Supplied material

%%

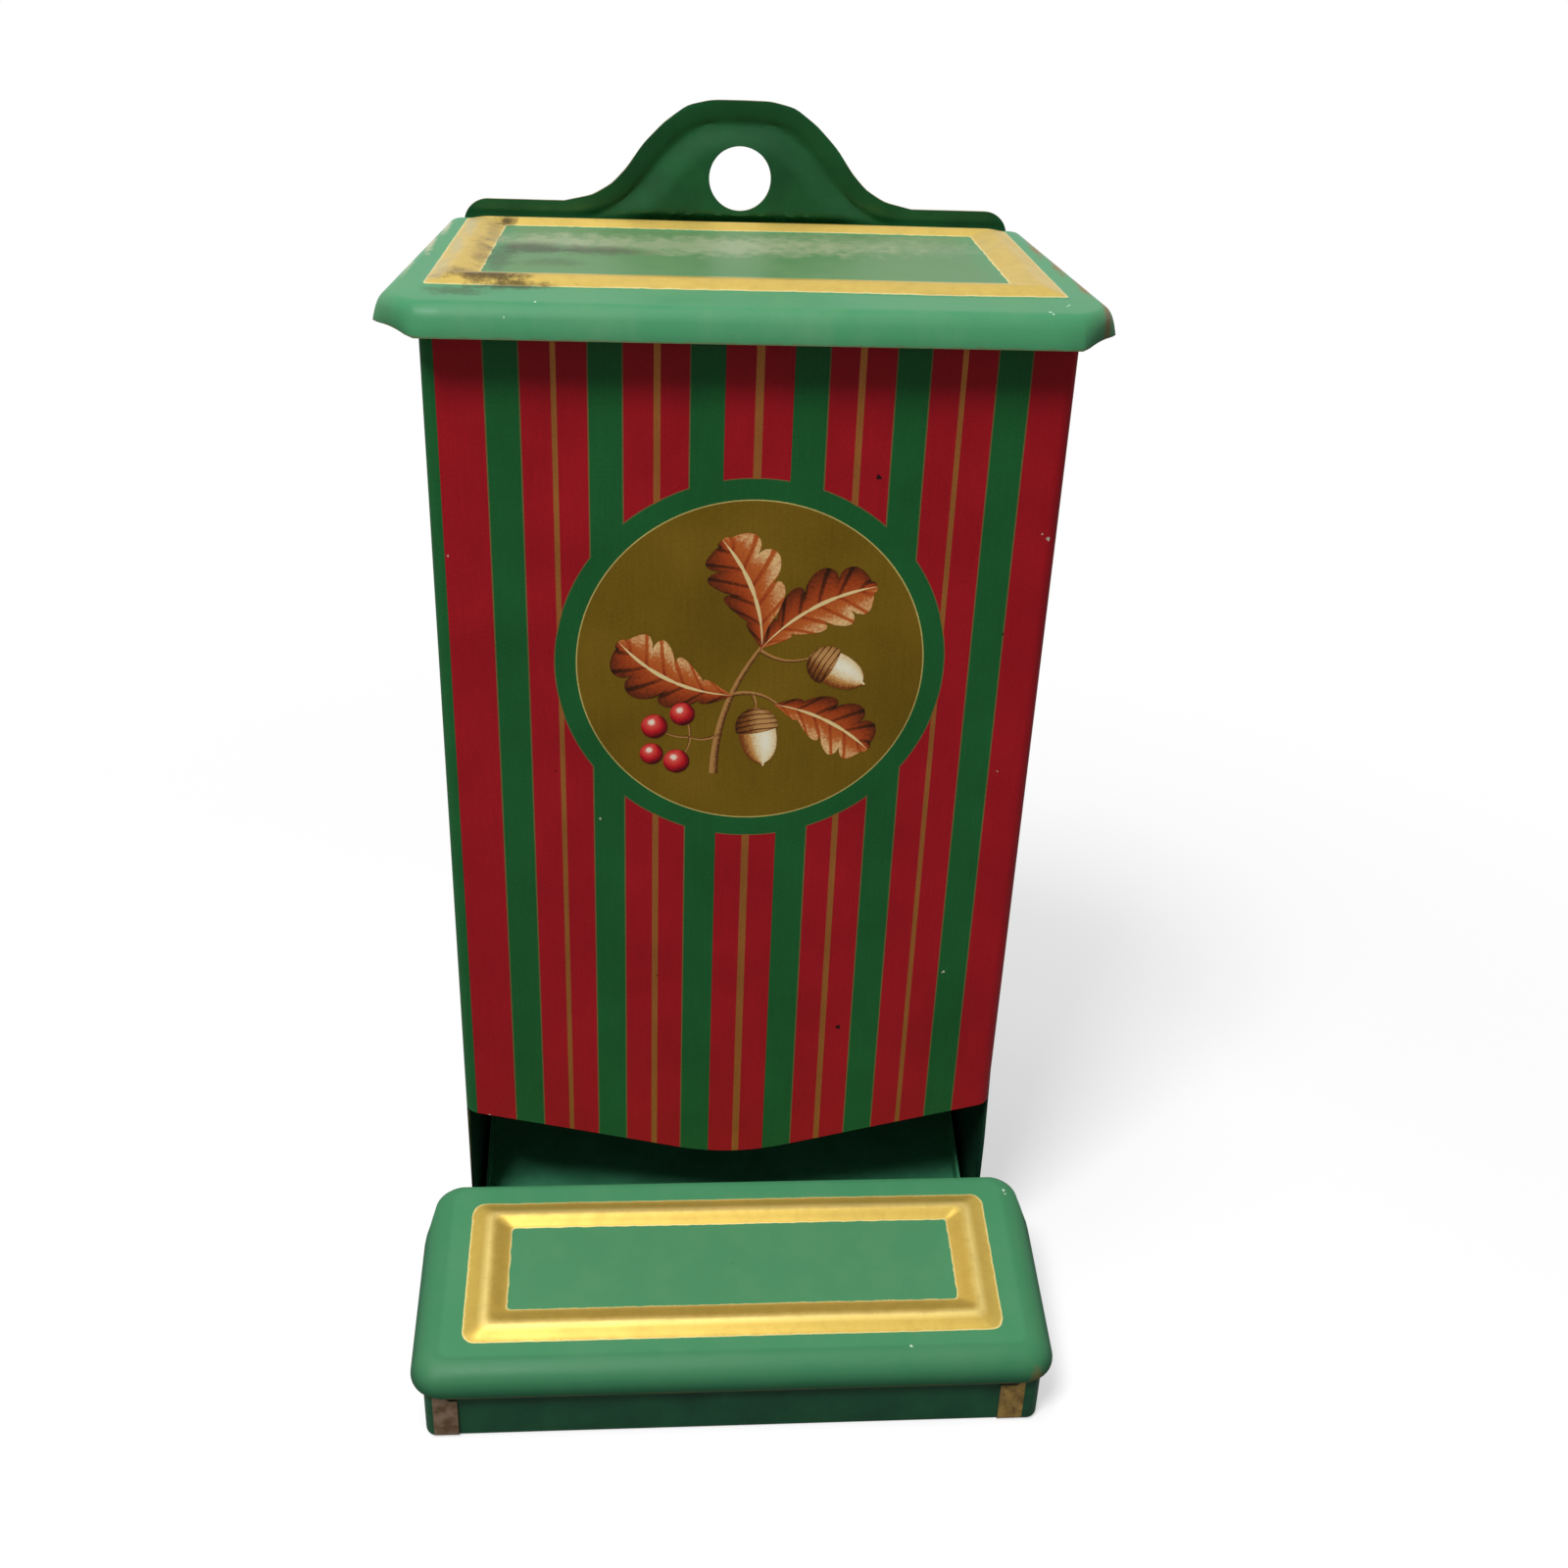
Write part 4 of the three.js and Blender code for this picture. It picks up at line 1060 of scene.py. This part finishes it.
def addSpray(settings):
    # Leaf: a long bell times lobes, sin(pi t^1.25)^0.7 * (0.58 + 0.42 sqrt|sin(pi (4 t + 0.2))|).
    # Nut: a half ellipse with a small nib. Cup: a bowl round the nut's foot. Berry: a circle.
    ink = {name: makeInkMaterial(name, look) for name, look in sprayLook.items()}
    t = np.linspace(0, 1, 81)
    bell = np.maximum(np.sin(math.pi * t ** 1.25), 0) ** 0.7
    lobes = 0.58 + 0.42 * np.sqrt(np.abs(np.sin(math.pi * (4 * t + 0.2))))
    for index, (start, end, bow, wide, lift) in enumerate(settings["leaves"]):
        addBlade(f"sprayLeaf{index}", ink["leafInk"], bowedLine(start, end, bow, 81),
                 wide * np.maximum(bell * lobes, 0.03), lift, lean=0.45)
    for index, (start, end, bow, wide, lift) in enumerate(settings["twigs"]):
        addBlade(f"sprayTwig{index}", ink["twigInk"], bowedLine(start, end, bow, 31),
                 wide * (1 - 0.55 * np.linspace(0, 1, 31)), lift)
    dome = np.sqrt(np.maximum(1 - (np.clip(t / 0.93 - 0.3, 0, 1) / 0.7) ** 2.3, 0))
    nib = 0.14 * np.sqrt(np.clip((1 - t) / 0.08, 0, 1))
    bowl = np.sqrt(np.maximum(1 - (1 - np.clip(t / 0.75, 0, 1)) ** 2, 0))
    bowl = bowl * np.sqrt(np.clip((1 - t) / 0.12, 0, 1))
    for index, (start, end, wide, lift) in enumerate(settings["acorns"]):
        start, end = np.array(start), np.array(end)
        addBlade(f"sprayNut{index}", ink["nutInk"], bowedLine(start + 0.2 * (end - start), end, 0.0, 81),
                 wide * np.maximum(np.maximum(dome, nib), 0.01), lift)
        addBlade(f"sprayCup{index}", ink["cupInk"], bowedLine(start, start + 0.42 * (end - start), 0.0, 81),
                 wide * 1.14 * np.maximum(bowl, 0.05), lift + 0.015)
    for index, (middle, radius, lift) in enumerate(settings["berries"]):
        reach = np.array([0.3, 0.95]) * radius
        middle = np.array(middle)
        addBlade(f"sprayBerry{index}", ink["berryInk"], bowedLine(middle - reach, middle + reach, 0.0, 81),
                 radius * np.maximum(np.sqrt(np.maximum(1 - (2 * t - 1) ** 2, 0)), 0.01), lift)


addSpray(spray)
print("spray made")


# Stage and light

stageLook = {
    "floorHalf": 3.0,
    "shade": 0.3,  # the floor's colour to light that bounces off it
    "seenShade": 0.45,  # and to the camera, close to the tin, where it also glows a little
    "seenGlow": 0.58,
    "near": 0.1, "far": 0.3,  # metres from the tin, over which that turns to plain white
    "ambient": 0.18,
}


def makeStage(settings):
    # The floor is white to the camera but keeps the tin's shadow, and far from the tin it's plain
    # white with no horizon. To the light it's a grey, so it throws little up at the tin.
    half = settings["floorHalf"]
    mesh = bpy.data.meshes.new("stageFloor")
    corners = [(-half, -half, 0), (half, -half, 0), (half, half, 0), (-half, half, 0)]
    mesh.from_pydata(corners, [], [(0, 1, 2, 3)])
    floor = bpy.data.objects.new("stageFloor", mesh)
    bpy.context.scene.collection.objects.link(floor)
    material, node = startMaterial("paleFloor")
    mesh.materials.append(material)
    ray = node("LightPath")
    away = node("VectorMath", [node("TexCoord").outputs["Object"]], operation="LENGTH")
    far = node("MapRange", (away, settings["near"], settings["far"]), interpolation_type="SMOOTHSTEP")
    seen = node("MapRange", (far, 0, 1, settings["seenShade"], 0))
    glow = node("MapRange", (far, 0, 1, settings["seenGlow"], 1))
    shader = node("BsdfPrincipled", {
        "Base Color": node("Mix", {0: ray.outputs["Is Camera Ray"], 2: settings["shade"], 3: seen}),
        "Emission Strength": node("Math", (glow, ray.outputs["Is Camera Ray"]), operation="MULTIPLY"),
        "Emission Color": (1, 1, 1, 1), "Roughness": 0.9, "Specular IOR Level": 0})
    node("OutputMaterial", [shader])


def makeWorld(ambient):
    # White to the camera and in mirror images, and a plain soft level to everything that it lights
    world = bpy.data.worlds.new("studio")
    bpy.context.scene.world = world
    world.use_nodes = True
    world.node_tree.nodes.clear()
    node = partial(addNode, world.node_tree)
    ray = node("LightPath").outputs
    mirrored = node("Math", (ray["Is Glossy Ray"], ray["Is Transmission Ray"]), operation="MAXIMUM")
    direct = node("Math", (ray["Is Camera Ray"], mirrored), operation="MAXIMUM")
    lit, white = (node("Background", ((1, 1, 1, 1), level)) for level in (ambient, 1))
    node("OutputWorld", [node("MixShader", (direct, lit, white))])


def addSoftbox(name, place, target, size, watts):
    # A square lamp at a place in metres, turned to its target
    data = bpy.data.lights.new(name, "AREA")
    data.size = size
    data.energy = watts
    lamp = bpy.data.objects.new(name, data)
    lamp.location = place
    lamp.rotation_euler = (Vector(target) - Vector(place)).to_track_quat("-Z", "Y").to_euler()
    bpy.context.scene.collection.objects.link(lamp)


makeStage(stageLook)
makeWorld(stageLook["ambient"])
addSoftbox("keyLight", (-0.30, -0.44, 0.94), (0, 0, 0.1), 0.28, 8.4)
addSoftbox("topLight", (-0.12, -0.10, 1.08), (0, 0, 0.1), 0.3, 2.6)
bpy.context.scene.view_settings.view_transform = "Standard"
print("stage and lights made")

%%

Problem to solve
Exactly reproduce the material above.

Result of this exercise
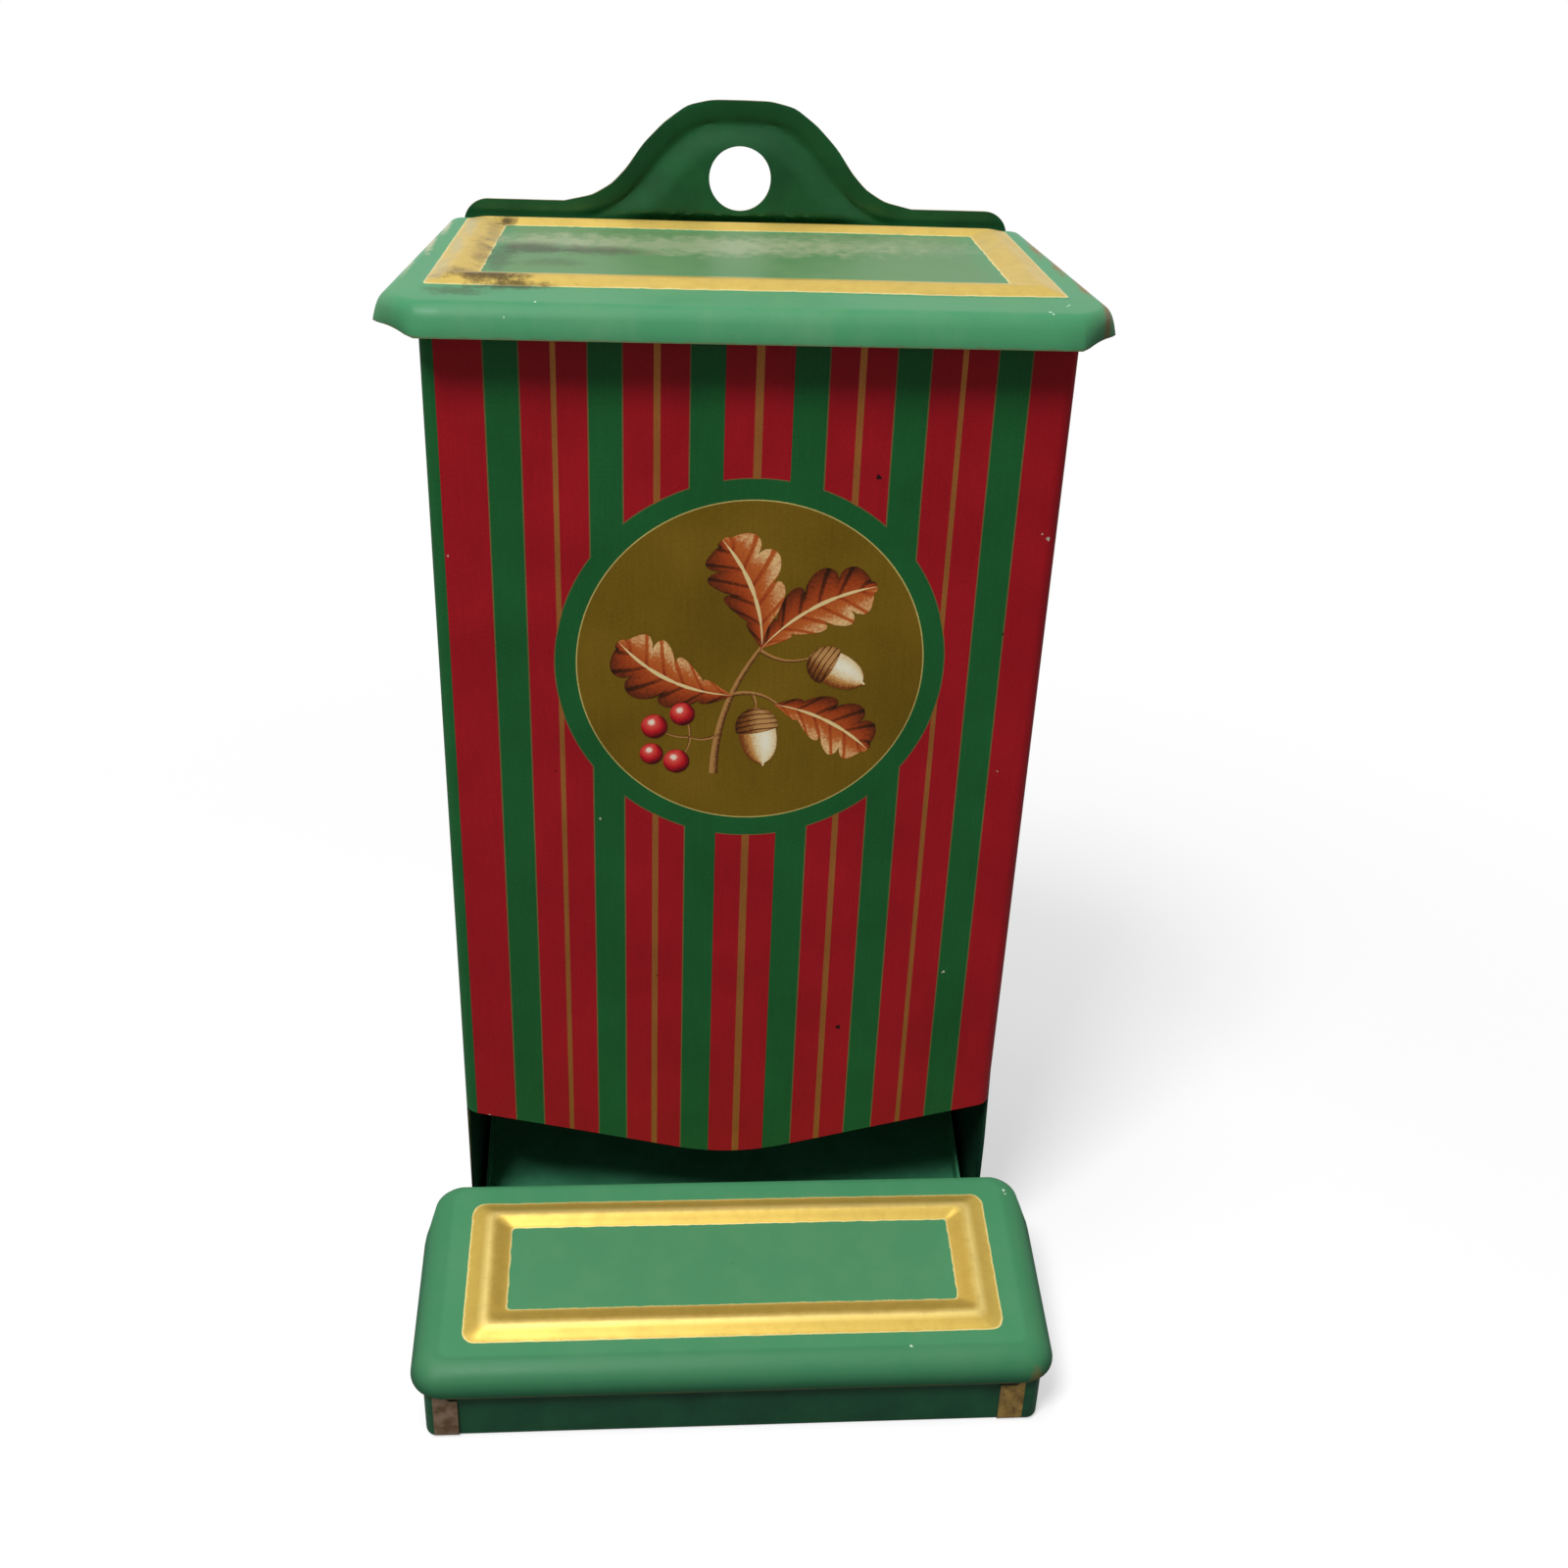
Write part 4 of the three.js and Blender code for this picture. It picks up at line 1060 of scene.py. This part finishes it.
def addSpray(settings):
    # Leaf: a long bell times lobes, sin(pi t^1.25)^0.7 * (0.58 + 0.42 sqrt|sin(pi (4 t + 0.2))|).
    # Nut: a half ellipse with a small nib. Cup: a bowl round the nut's foot. Berry: a circle.
    ink = {name: makeInkMaterial(name, look) for name, look in sprayLook.items()}
    t = np.linspace(0, 1, 81)
    bell = np.maximum(np.sin(math.pi * t ** 1.25), 0) ** 0.7
    lobes = 0.58 + 0.42 * np.sqrt(np.abs(np.sin(math.pi * (4 * t + 0.2))))
    for index, (start, end, bow, wide, lift) in enumerate(settings["leaves"]):
        addBlade(f"sprayLeaf{index}", ink["leafInk"], bowedLine(start, end, bow, 81),
                 wide * np.maximum(bell * lobes, 0.03), lift, lean=0.45)
    for index, (start, end, bow, wide, lift) in enumerate(settings["twigs"]):
        addBlade(f"sprayTwig{index}", ink["twigInk"], bowedLine(start, end, bow, 31),
                 wide * (1 - 0.55 * np.linspace(0, 1, 31)), lift)
    dome = np.sqrt(np.maximum(1 - (np.clip(t / 0.93 - 0.3, 0, 1) / 0.7) ** 2.3, 0))
    nib = 0.14 * np.sqrt(np.clip((1 - t) / 0.08, 0, 1))
    bowl = np.sqrt(np.maximum(1 - (1 - np.clip(t / 0.75, 0, 1)) ** 2, 0))
    bowl = bowl * np.sqrt(np.clip((1 - t) / 0.12, 0, 1))
    for index, (start, end, wide, lift) in enumerate(settings["acorns"]):
        start, end = np.array(start), np.array(end)
        addBlade(f"sprayNut{index}", ink["nutInk"], bowedLine(start + 0.2 * (end - start), end, 0.0, 81),
                 wide * np.maximum(np.maximum(dome, nib), 0.01), lift)
        addBlade(f"sprayCup{index}", ink["cupInk"], bowedLine(start, start + 0.42 * (end - start), 0.0, 81),
                 wide * 1.14 * np.maximum(bowl, 0.05), lift + 0.015)
    for index, (middle, radius, lift) in enumerate(settings["berries"]):
        reach = np.array([0.3, 0.95]) * radius
        middle = np.array(middle)
        addBlade(f"sprayBerry{index}", ink["berryInk"], bowedLine(middle - reach, middle + reach, 0.0, 81),
                 radius * np.maximum(np.sqrt(np.maximum(1 - (2 * t - 1) ** 2, 0)), 0.01), lift)


addSpray(spray)
print("spray made")


# Stage and light

stageLook = {
    "floorHalf": 3.0,
    "shade": 0.3,  # the floor's colour to light that bounces off it
    "seenShade": 0.45,  # and to the camera, close to the tin, where it also glows a little
    "seenGlow": 0.58,
    "near": 0.1, "far": 0.3,  # metres from the tin, over which that turns to plain white
    "ambient": 0.18,
}


def makeStage(settings):
    # The floor is white to the camera but keeps the tin's shadow, and far from the tin it's plain
    # white with no horizon. To the light it's a grey, so it throws little up at the tin.
    half = settings["floorHalf"]
    mesh = bpy.data.meshes.new("stageFloor")
    corners = [(-half, -half, 0), (half, -half, 0), (half, half, 0), (-half, half, 0)]
    mesh.from_pydata(corners, [], [(0, 1, 2, 3)])
    floor = bpy.data.objects.new("stageFloor", mesh)
    bpy.context.scene.collection.objects.link(floor)
    material, node = startMaterial("paleFloor")
    mesh.materials.append(material)
    ray = node("LightPath")
    away = node("VectorMath", [node("TexCoord").outputs["Object"]], operation="LENGTH")
    far = node("MapRange", (away, settings["near"], settings["far"]), interpolation_type="SMOOTHSTEP")
    seen = node("MapRange", (far, 0, 1, settings["seenShade"], 0))
    glow = node("MapRange", (far, 0, 1, settings["seenGlow"], 1))
    shader = node("BsdfPrincipled", {
        "Base Color": node("Mix", {0: ray.outputs["Is Camera Ray"], 2: settings["shade"], 3: seen}),
        "Emission Strength": node("Math", (glow, ray.outputs["Is Camera Ray"]), operation="MULTIPLY"),
        "Emission Color": (1, 1, 1, 1), "Roughness": 0.9, "Specular IOR Level": 0})
    node("OutputMaterial", [shader])


def makeWorld(ambient):
    # White to the camera and in mirror images, and a plain soft level to everything that it lights
    world = bpy.data.worlds.new("studio")
    bpy.context.scene.world = world
    world.use_nodes = True
    world.node_tree.nodes.clear()
    node = partial(addNode, world.node_tree)
    ray = node("LightPath").outputs
    mirrored = node("Math", (ray["Is Glossy Ray"], ray["Is Transmission Ray"]), operation="MAXIMUM")
    direct = node("Math", (ray["Is Camera Ray"], mirrored), operation="MAXIMUM")
    lit, white = (node("Background", ((1, 1, 1, 1), level)) for level in (ambient, 1))
    node("OutputWorld", [node("MixShader", (direct, lit, white))])


def addSoftbox(name, place, target, size, watts):
    # A square lamp at a place in metres, turned to its target
    data = bpy.data.lights.new(name, "AREA")
    data.size = size
    data.energy = watts
    lamp = bpy.data.objects.new(name, data)
    lamp.location = place
    lamp.rotation_euler = (Vector(target) - Vector(place)).to_track_quat("-Z", "Y").to_euler()
    bpy.context.scene.collection.objects.link(lamp)


makeStage(stageLook)
makeWorld(stageLook["ambient"])
addSoftbox("keyLight", (-0.30, -0.44, 0.94), (0, 0, 0.1), 0.28, 8.4)
addSoftbox("topLight", (-0.12, -0.10, 1.08), (0, 0, 0.1), 0.3, 2.6)
bpy.context.scene.view_settings.view_transform = "Standard"
print("stage and lights made")